The two spent a few days on the Cayman Islands, getting to know each other and brainstorming. “I’ve spent my whole career hiding my true self from the world,” Manson said Smith told him. “I want this book to show people who I really am.” Later, Smith explained to me that he “just really wanted to totally destroy the clinging to ‘Will Smith,’ trying to separate the image of Will Smith from who I actually am.” By the last day of their trip, Manson presented a rough chapter outline. “Hell yeah, hell yeah!” he said Smith exclaimed, running around the room in excitement. “This is it!”
Smith’s story starts in Wynnefield, the middle-class neighborhood in West Philadelphia where his parents moved the family when he was two years old. “For a young Black family in the 1970s, this was as ‘American Dream’ as you could get,” he writes of the tightly clustered brick row houses. In the book, he discusses what he describes as one of the defining experiences of his life: at the age of nine, watching as his father punched his mother in the side of the head. It was not the only violence Smith saw his father inflict while growing up, but this particular incident, he writes, “has defined who I am today.” His brother jumped up, trying to intervene. His sister fled, hiding in her bedroom. Smith remembers freezing, too scared to do anything. Smith never discussed the violence with his father, who championed his son’s career until he died in 2016. “My father tormented me. And he was also one of the greatest men I’ve ever known,” Smith writes, noting that his father was the one who instilled in him his sense of loyalty and perfectionism. “He was one of the greatest blessings of my life, and also one of my greatest sources of pain.”
For decades, Smith has seen himself as a coward. His desire to please people, to entertain the crowd, and to make us all laugh, he explains, is rooted, at least in part, in the belief that if he kept everyone—his father, his classmates, his fans—smiling, they wouldn’t lash out with violence at him or the people he loved. If he could keep making his mother proud through his accomplishments, he reasoned, perhaps she would forgive his childhood inaction. “What you have come to understand as ‘Will Smith,’ the alien annihilating M.C., the bigger-than-life movie star, is largely a construction—a carefully crafted and honed character—designed to protect myself,” he writes. Later he says, “Comedy defuses all negativity. It is impossible to be angry, hateful, or violent when you’re doubled over laughing.”

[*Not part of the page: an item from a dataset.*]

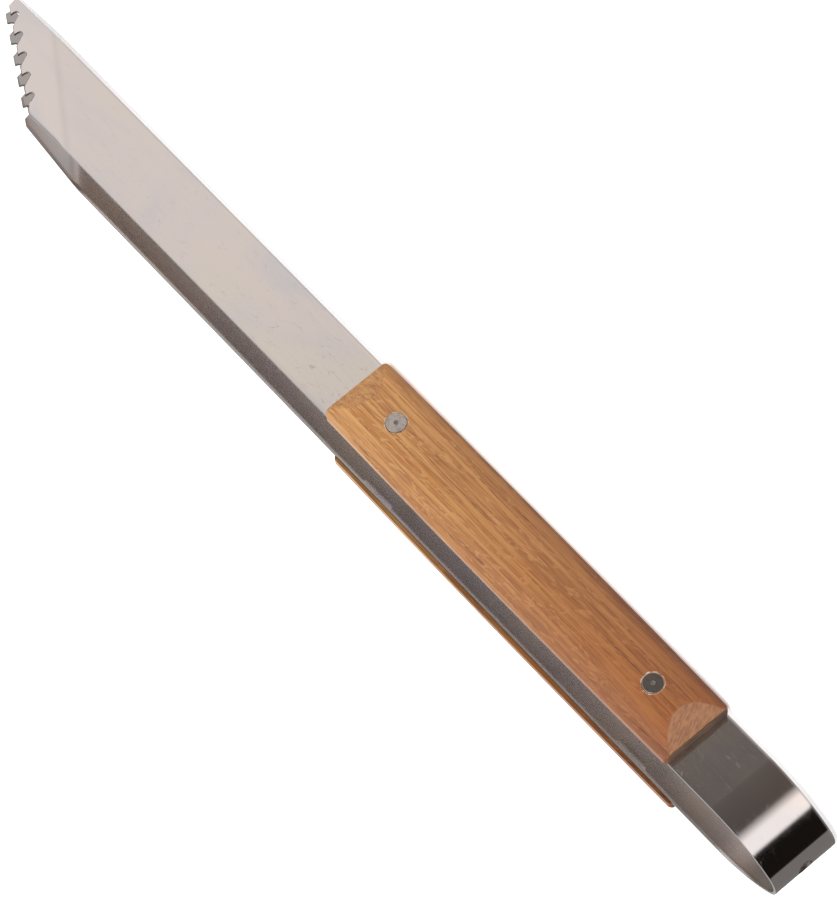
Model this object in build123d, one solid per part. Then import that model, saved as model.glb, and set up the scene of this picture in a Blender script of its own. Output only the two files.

“I felt like a combination of having completed some phase of my life, and also with my father dying. I just never would’ve been able to say this stuff about my father beating up my mother,” Smith told me. “I never would’ve been able to talk about that while he was alive.”
The book-writing process was difficult, in part, because Smith wanted to be cautious about the places where telling his own story intersected with telling the stories of others. When the first draft of the manuscript was finished, he convened the people who were mentioned most prominently, primarily family and longtime friends, in Miami. “I read everybody everything I was saying about them,” Smith told me. “I had to get 25 people to come to Miami and hear what I’m saying, because I know people are going to have to live with it forever.”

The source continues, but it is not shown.